Problem

Given an array of positive integers, divide the array into two subsets such that the difference between the sum of the subsets is as small as possible.

Examples

Example 1

Input: [5, 10, 15, 20, 25]
Output: ({10, 25}, {5, 15, 20})
Explanation: The sets {10, 25} and {5, 15, 20} have a difference of 5, which is the smallest possible difference.

Example 2

Input: [1, 2, 3, 4, 5]
Output: ({1, 4, 5}, {2, 3})
Explanation: The sets {1, 4, 5} and {2, 3} have a difference of 1, which is the smallest possible difference.

Solution

Method 1 - Using DP

This problem can be solved using dynamic programming. The approach is inspired by the Subset Sum Problem problem:

  1. We need to find two subsets of the array whose sums are as close as possible.
  2. By finding all subset sums up to half of the total sum, we can figure out the sum closest to half of the total sum. This would help in minimizing the difference between the two subsets.

Approach

  1. Calculate Total Sum: Compute the total sum of the array elements.
  2. Dynamic Programming Subset Sum: Use dynamic programming to determine possible subset sums up to half of the total sum. This will help in identifying the closest possible sum to half of the total sum.
  3. Determine Sets: Using the closest sum identified, determine the two subsets.

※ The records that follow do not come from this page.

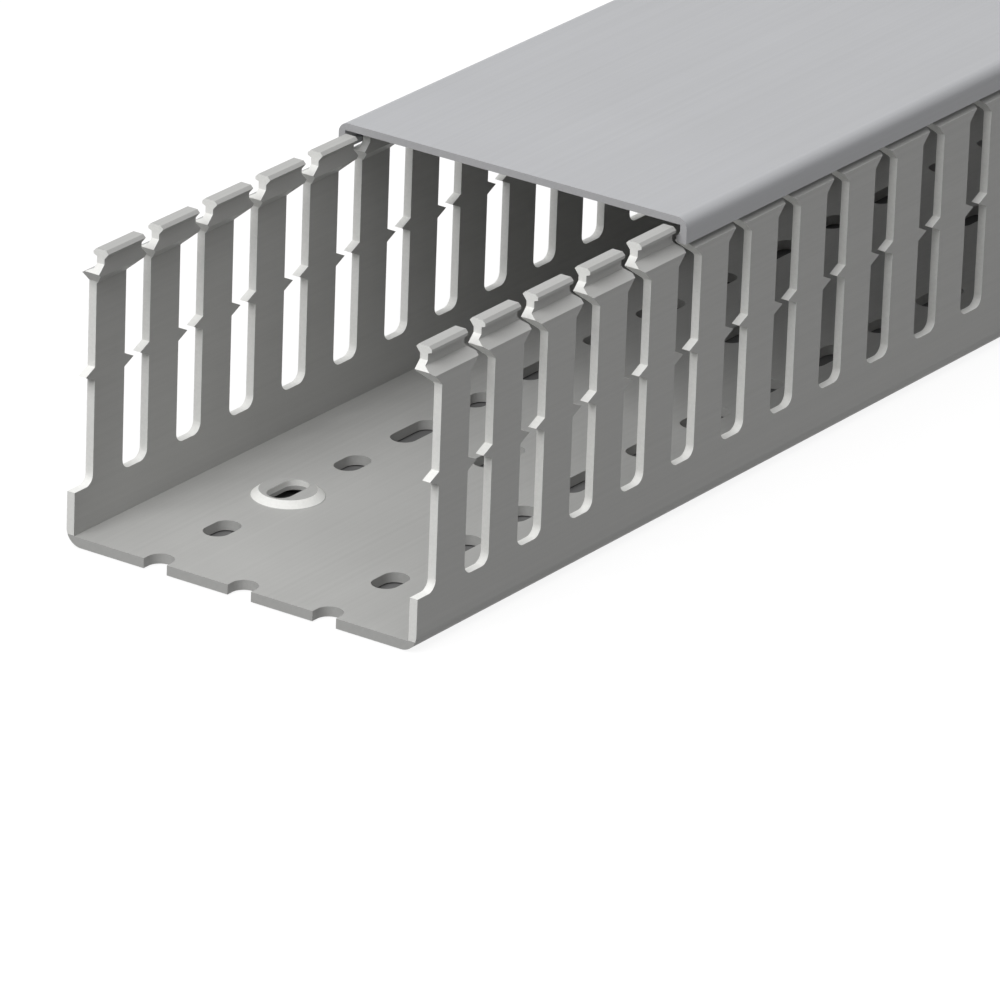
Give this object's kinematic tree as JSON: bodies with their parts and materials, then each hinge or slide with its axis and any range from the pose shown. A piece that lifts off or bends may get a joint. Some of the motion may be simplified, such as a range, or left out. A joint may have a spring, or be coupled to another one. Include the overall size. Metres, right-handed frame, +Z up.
{
  "type": "slotted wire duct",
  "caption": "Slotted wiring duct: a U-shaped trough with fingered walls and a punched floor, and a clip-fit cover that slides along the finger heads.",
  "frame": {"origin": "middle of the base's flat underside, halfway along its length", "axes": "+X along the duct, from the sawn end that shows its inside towards the end under the cover; +Y across it, towards the row with the raised screw seats; +Z up from the underside to the cover"},
  "size_m": [1.0625, 0.06, 0.045],
  "materials": {
    "base_plastic": "light grey rigid PVC, satin, as extruded, with sawn ends",
    "cover_plastic": "light grey rigid PVC, satin, as extruded, a little glossier than the base"
  },
  "bodies": {
    "duct": {"base": "base_plastic"},
    "lid": {"cover": "cover_plastic"}
  },
  "joints": [
    {"name": "cover_slide", "type": "slide", "parent": "duct", "child": "lid", "axis": [1, 0, 0], "range_m": [-0.0625, 0.875]}
  ]
}
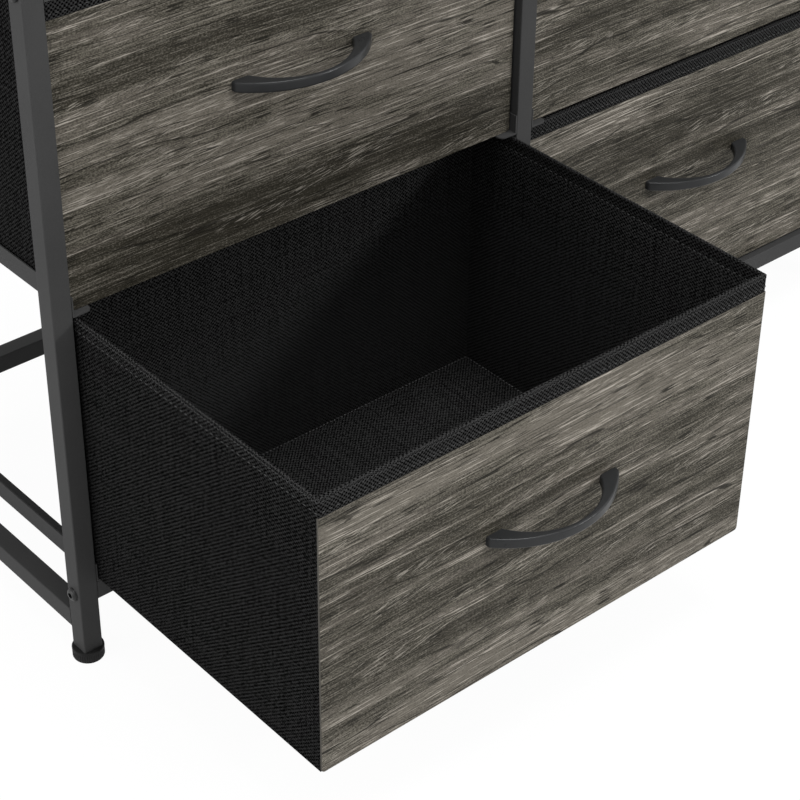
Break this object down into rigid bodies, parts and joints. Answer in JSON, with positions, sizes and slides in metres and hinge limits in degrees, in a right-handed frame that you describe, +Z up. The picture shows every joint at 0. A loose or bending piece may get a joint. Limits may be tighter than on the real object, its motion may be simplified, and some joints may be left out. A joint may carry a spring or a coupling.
{
  "type": "fabric drawer dresser",
  "caption": "Bolted frame of square steel tube on levelling feet, with a top board and soft fabric drawers that slide on angle runners and have printed wood fronts and bow handles.",
  "frame": {"origin": "on the floor, in the middle of the underside of the foot of the front post between the columns", "axes": "+X to the right as seen from in front, +Y to the back, +Z up"},
  "size_m": [0.8186, 0.5703, 0.9768],
  "materials": {
    "frame_steel": "matt black-grey powder coat",
    "runner_steel": "matt black-grey powder coat",
    "bolt_steel": "blackened steel",
    "screw_steel": "blackened steel",
    "foot_plastic": "matt black moulded plastic",
    "plug_plastic": "matt black moulded plastic",
    "top_board_wood": "printed grey-brown wood grain, matt",
    "panel_wood": "printed grey-brown wood grain, matt",
    "floor_board_wood": "board wrapped in black non-woven fabric",
    "bin_fabric": "black coarse woven fabric with a stitched hem",
    "handle_metal": "satin black-grey lacquer"
  },
  "bodies": {
    "frame": {"left_front_post": "frame_steel", "left_rear_post": "frame_steel", "middle_front_post": "frame_steel", "middle_rear_post": "frame_steel", "right_front_post": "frame_steel", "right_rear_post": "frame_steel", "base_side_rails": "frame_steel", "top_side_rails": "frame_steel", "bottom_cross_rails": "frame_steel", "middle_cross_rails": "frame_steel", "top_cross_rails": "frame_steel", "left_frame_runners": "runner_steel", "middle_frame_runners": "runner_steel", "right_frame_runners": "runner_steel", "levelling_feet": "foot_plastic", "foot_plugs": "plug_plastic", "frame_bolts": "bolt_steel", "joining_studs": "bolt_steel", "top_board": "top_board_wood", "top_board_screws": "screw_steel"},
    "drawer_left_1": {"bin_left_1": "bin_fabric", "front_panel_left_1": "panel_wood", "floor_board_left_1": "floor_board_wood", "handle_left_1": "handle_metal", "handle_screws_left_1": "screw_steel"},
    "drawer_left_2": {"bin_left_2": "bin_fabric", "front_panel_left_2": "panel_wood", "floor_board_left_2": "floor_board_wood", "handle_left_2": "handle_metal", "handle_screws_left_2": "screw_steel"},
    "drawer_left_3": {"bin_left_3": "bin_fabric", "front_panel_left_3": "panel_wood", "floor_board_left_3": "floor_board_wood", "handle_left_3": "handle_metal", "handle_screws_left_3": "screw_steel"},
    "drawer_left_4": {"bin_left_4": "bin_fabric", "front_panel_left_4": "panel_wood", "floor_board_left_4": "floor_board_wood", "handle_left_4": "handle_metal", "handle_screws_left_4": "screw_steel"},
    "drawer_right_1": {"bin_right_1": "bin_fabric", "front_panel_right_1": "panel_wood", "floor_board_right_1": "floor_board_wood", "handle_right_1": "handle_metal", "handle_screws_right_1": "screw_steel"},
    "drawer_right_2": {"bin_right_2": "bin_fabric", "front_panel_right_2": "panel_wood", "floor_board_right_2": "floor_board_wood", "handle_right_2": "handle_metal", "handle_screws_right_2": "screw_steel"},
    "drawer_right_3": {"bin_right_3": "bin_fabric", "front_panel_right_3": "panel_wood", "floor_board_right_3": "floor_board_wood", "handle_right_3": "handle_metal", "handle_screws_right_3": "screw_steel"},
    "drawer_right_4": {"bin_right_4": "bin_fabric", "front_panel_right_4": "panel_wood", "floor_board_right_4": "floor_board_wood", "handle_right_4": "handle_metal", "handle_screws_right_4": "screw_steel"}
  },
  "joints": [
    {"name": "drawer_left_1_slide", "type": "slide", "parent": "frame", "child": "drawer_left_1", "axis": [0, -1, 0], "range_m": [-0.25, 0.02]},
    {"name": "drawer_left_2_slide", "type": "slide", "parent": "frame", "child": "drawer_left_2", "axis": [0, -1, 0], "range_m": [0, 0.27]},
    {"name": "drawer_left_3_slide", "type": "slide", "parent": "frame", "child": "drawer_left_3", "axis": [0, -1, 0], "range_m": [0, 0.27]},
    {"name": "drawer_left_4_slide", "type": "slide", "parent": "frame", "child": "drawer_left_4", "axis": [0, -1, 0], "range_m": [0, 0.27]},
    {"name": "drawer_right_1_slide", "type": "slide", "parent": "frame", "child": "drawer_right_1", "axis": [0, -1, 0], "range_m": [0, 0.27]},
    {"name": "drawer_right_2_slide", "type": "slide", "parent": "frame", "child": "drawer_right_2", "axis": [0, -1, 0], "range_m": [0, 0.27]},
    {"name": "drawer_right_3_slide", "type": "slide", "parent": "frame", "child": "drawer_right_3", "axis": [0, -1, 0], "range_m": [0, 0.27]},
    {"name": "drawer_right_4_slide", "type": "slide", "parent": "frame", "child": "drawer_right_4", "axis": [0, -1, 0], "range_m": [0, 0.27]}
  ]
}
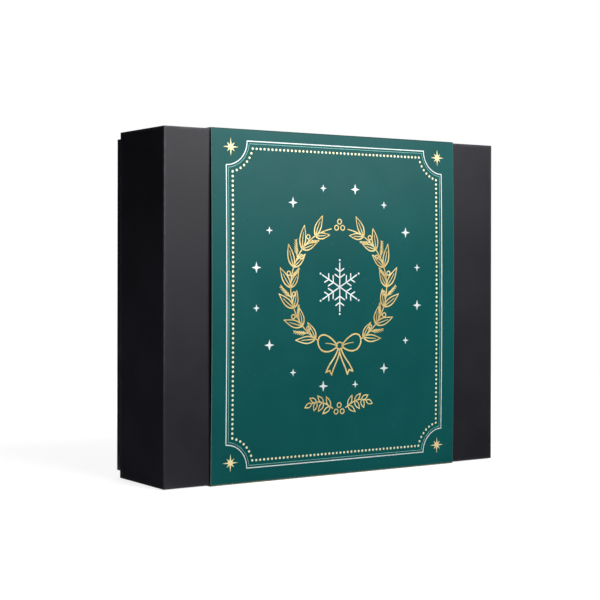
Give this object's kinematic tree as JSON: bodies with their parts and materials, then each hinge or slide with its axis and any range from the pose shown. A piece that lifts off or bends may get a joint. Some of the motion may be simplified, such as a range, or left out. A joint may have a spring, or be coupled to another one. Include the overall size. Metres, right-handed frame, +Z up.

The remaining elements form the second subset.

Code

Java
public class Solution {
    public static List<List<Integer>> findMinDiffSubsets(int[] nums) {
        int totalSum = Arrays.stream(nums).sum();
        int n = nums.length;

        // DP array to check possible subset sums up to totalSum/2
        boolean[][] dp = new boolean[n + 1][totalSum / 2 + 1];
        for (int i = 0; i <= n; i++) {
            dp[i][0] = true;
        }

        // Filling DP table
        for (int i = 1; i <= n; i++) {
            for (int j = 1; j <= totalSum / 2; j++) {
                if (nums[i - 1] <= j) {
                    dp[i][j] = dp[i - 1][j] || dp[i - 1][j - nums[i - 1]];
                } else {
                    dp[i][j] = dp[i - 1][j];
                }
            }
        }

        // Find the maximum possible value close to totalSum/2
        int closestSum = 0;
        for (int j = totalSum / 2; j >= 0; j--) {
            if (dp[n][j]) {
                closestSum = j;
                break;
            }
        }

        // Determine the two subsets
        List<Integer> subset1 = new ArrayList<>();
        List<Integer> subset2 = new ArrayList<>();
        int w = closestSum;
        for (int i = n; i > 0; i--) {
            if (!dp[i - 1][w]) {
                subset1.add(nums[i - 1]);
                w -= nums[i - 1];
            } else {
                subset2.add(nums[i - 1]);
            }
        }
        
        return Arrays.asList(subset1, subset2);
    }

    public static void main(String[] args) {
        Solution sol = new Solution();
        int[] nums = {5, 10, 15, 20, 25};
        List<List<Integer>> subsets = sol.findMinDiffSubsets(nums);
        System.out.println(subsets.get(0));  // Output: [25, 10]
        System.out.println(subsets.get(1));  // Output: [20, 15, 5]
    }
}
Python
class Solution:
    def find_min_diff_subsets(self, nums: List[int]) -> Tuple[List[int], List[int]]:
        total_sum = sum(nums)
        n = len(nums)
        
        # DP array to check possible subset sums up to total_sum//2
        dp = [[False] * (total_sum // 2 + 1) for _ in range(n + 1)]
        for i in range(n + 1):
            dp[i][0] = True

        # Fill DP table
        for i in range(1, n + 1):
            for j in range(1, total_sum // 2 + 1):
                if nums[i - 1] <= j:
                    dp[i][j] = dp[i - 1][j] or dp[i - 1][j - nums[i - 1]]
                else:
                    dp[i][j] = dp[i - 1][j]
        
        # Find the maximum possible value closest to total_sum//2
        closest_sum = 0
        for j in range(total_sum // 2, -1, -1):
            if dp[n][j]:
                closest_sum = j
                break
        
        # Determine the two subsets
        subset1 = []
        subset2 = []
        w = closest_sum
        for i in range(n, 0, -1):
            if not dp[i - 1][w]:
                subset1.append(nums[i - 1])
                w -= nums[i - 1]
            else:
                subset2.append(nums[i - 1])
        
        return subset1, subset2

# Example usage
sol = Solution()
nums = [5, 10, 15, 20, 25]
subset1, subset2 = sol.find_min_diff_subsets(nums)
print(subset1)  # Output: [25, 10]
print(subset2)  # Output: [20, 15, 5]

Complexity

  • ⏰ Time complexity: O(n * sum/2) where n is the number of elements in the array and sum is the total sum of the array.
  • 🧺 Space complexity: O(n * sum/2) due to the DP table used.